No.302の記事

岐阜のとある設計士「熱伝導率が全てだ!」



「熱伝導率が全て。熱伝導率が低い断熱材の方が性能が高い事になっているんだ、国もこれを支持している。なに言ってやがる・・・」

と岐阜の設計士から怒りのクレームを受けました。
お気持ちは分かります。
私たちもそう思っていましたから・・・
しかし、様々な物件の検査を続ける中で「オカシイ」と疑問が湧き、実験すると、確かに「オカシイ」となり、実測する為のモデルハウスを建設して、原因を調査してきました。

熱伝導率0.05のグラスウールと、0.02のフェノールフォームの断熱性能に差が生じるのであれば、それをお伝えするのがプロの役目。
しかし、様々な実験、実測を行ないましたが、差は生じませんでした。

そもそも熱伝導率とは、一部分の性質を切り取った数値です。
車に例えれば、“RPM”
エンジンの回転数のような部分的数値です。
この“RPM”が高ければ高いほど、速い車!とはなりません。
どれだけ、“RPM”エンジン回転数が高くても、パワーが無ければ速くは走れません。
“RPM”とパワーを上手に組み合わせる事が、エンジン設計にはとても重要だそうです。

家も同様、「熱伝導率が低ければ低いほど、断熱性能が上がる!」とはならないと判断しています。
熱伝導率が低いということは少しずつしか熱を伝えません。
通常10分かかるところを、熱伝導率が低くなることで20分、つまり倍の時間がかかってしまう・・・。これが熱伝導率が低くなる事によるメリット。
しかし、20分後には、断熱材自体の温度が変化してしまい、その先にある物体へ熱を伝えてしまうことになります。通常10分で伝わる熱が、20分かかってしまう!これをメリットと言えるのでしょうか?

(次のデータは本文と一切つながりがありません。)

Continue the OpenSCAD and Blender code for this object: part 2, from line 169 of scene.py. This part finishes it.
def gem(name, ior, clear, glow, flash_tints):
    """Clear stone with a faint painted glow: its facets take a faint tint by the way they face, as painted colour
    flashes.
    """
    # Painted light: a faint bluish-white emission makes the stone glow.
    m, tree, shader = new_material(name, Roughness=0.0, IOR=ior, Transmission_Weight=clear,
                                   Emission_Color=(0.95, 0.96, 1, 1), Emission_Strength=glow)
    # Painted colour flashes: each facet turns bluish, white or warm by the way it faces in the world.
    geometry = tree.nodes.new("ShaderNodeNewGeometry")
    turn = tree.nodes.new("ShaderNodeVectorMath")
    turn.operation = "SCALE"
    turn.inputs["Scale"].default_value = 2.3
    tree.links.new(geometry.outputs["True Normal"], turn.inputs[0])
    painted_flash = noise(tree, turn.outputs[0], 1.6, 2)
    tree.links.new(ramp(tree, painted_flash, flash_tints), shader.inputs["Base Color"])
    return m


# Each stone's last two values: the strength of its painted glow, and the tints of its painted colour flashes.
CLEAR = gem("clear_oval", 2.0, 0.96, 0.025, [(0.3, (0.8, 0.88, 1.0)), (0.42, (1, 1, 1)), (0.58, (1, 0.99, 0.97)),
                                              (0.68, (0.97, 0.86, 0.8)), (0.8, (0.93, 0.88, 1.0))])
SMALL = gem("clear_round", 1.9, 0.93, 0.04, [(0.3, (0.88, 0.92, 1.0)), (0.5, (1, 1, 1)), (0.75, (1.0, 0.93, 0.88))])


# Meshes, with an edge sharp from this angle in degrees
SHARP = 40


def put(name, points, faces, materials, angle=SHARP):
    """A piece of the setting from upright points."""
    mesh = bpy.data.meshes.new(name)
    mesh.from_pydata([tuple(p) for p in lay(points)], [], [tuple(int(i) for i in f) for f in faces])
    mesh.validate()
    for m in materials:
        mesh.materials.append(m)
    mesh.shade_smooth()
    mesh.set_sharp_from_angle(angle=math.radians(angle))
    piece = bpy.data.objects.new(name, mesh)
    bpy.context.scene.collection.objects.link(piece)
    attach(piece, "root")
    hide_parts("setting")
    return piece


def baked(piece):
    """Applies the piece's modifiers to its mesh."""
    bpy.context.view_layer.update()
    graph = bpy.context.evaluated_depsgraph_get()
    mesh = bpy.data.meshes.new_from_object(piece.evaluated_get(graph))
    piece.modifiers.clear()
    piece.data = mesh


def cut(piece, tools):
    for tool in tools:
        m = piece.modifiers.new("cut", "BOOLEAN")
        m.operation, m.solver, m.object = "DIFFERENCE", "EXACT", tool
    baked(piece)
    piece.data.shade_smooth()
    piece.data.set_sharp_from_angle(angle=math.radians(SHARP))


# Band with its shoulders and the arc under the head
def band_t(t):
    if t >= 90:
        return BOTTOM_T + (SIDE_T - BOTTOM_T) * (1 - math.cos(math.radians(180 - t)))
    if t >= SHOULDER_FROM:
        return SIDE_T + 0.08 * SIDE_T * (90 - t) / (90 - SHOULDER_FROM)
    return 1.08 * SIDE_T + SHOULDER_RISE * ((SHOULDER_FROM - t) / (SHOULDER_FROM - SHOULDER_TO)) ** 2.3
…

こちらの動画は、どちらも―19℃まで冷却したフェノールフォームと木材です。
木材の熱伝導率は0.12。フェノールフォームの熱伝導率は0.02。
熱伝導率を比較すると、木材の方が6倍熱が伝わりやすい。
しかし、フェノールフォームは冷凍庫から取り出して30分後には20℃まで上昇。
対する木材が20℃を突破したのは、2時間後です。
温度の上昇が遅いという事は、熱が伝わりにくいという事。
つまり、フェノールフォームよりも熱伝導率が悪い木材の方が、断熱性能が高いと言えます。

これは、木材の密度が関係しています。
フェノールフォームより、木材の方が密度が高く、トータルの断熱性能は上。
これが、実験、実測値で得られる結果です。

つまり、「熱伝導率だけで断熱性能を考えるのではなく、密度まで計算に入れないと、本当の断熱性能は語れない!」と私たちは考えています。

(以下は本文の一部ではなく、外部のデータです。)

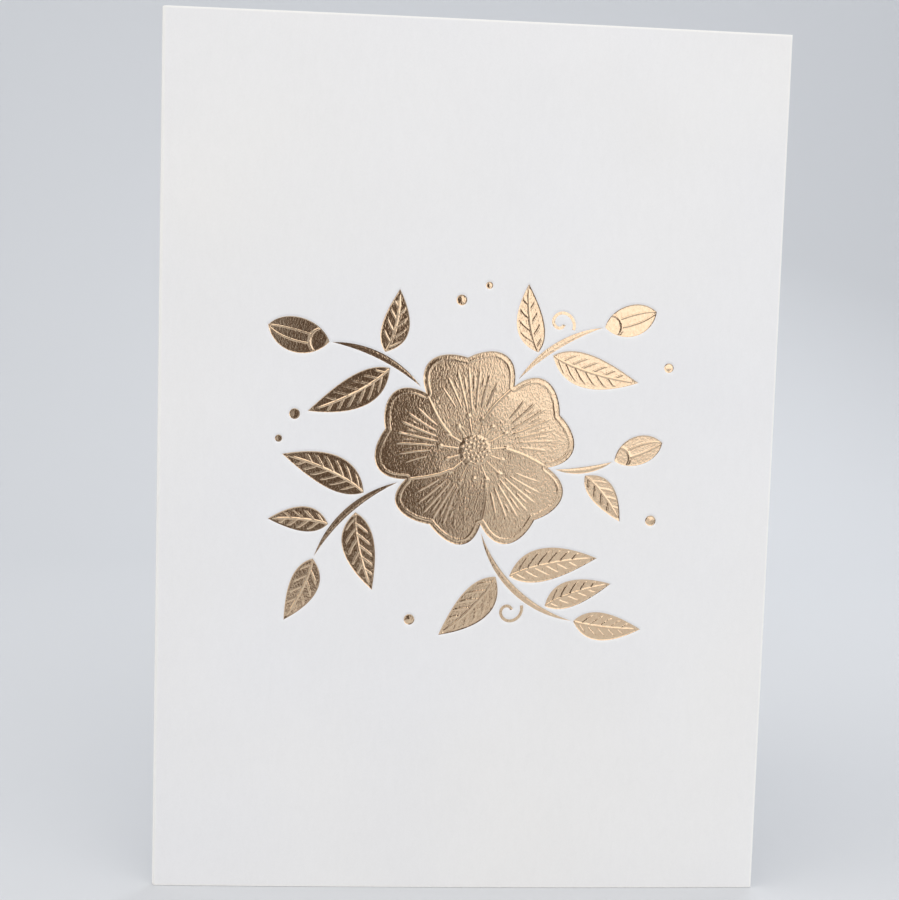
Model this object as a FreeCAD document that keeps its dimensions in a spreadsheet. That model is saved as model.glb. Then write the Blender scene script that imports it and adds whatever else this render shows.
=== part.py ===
# Folded greeting card, A6 when closed, with a gold-foil floral spray pressed into its front.
#
# One sheet of heavy uncoated card is creased and folded once. It stands on its lower edges,
# part open, with the fold upright at the left. The front panel lies in the XZ plane and faces
# -Y, and the back panel swings behind it by the opening angle. Each foil shape is a thin film
# on the floor of a recess of its own outline in the front panel.
#
# Millimetres. The pieces are drawn with the front face in the plane y = 0, its middle over
# x = 0 and its lower edge at z = 0. They then move forward by half the depth of the V, so
# that the origin is the centre of the card's footprint.
import FreeCAD, Part
import math
import os
import sys

import Sketcher
from FreeCAD import Vector

doc = FreeCAD.newDocument("greeting_card")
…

もちろんこれは、実験、実測値に基づいた弊社独自の“断熱材”に対する考え方で、正しいとは言い切れません。しかし、Air断愛知モデルハウス、Air断北海道モデルハウス、Air断東京モデルハウスは、「この考え方」に基づいて建設し、実測データを解析、さらには、住人、スタッフ、来場者の意見を総合し、「この考え方」は正しいと判断しています。

現在建設中のAir断大阪モデルハウスでは、密度を考慮した、日本初となるHRT型、HRU型断熱材がベールを脱ぎます。
私たちの「考え方」が正しければ、建築の大きな躍進に繋がりますし、間違っていれば、またチャレンジします。どのような結果であれ、実証していく事が検査屋の仕事。そして、その情報を、家づくりに組み込み、より良い家づくりに繋げるのが、工務店の仕事。

そして、国が定める方向性だけを最終的な目標とするのではなく、さらにより良い家を目指して、開発努力を重ねる事が、私たちプロの義務だと思います。

これらの情報が、家づくりのプロたち、そして、これから家を建てる皆様のお役に立てれば幸いです。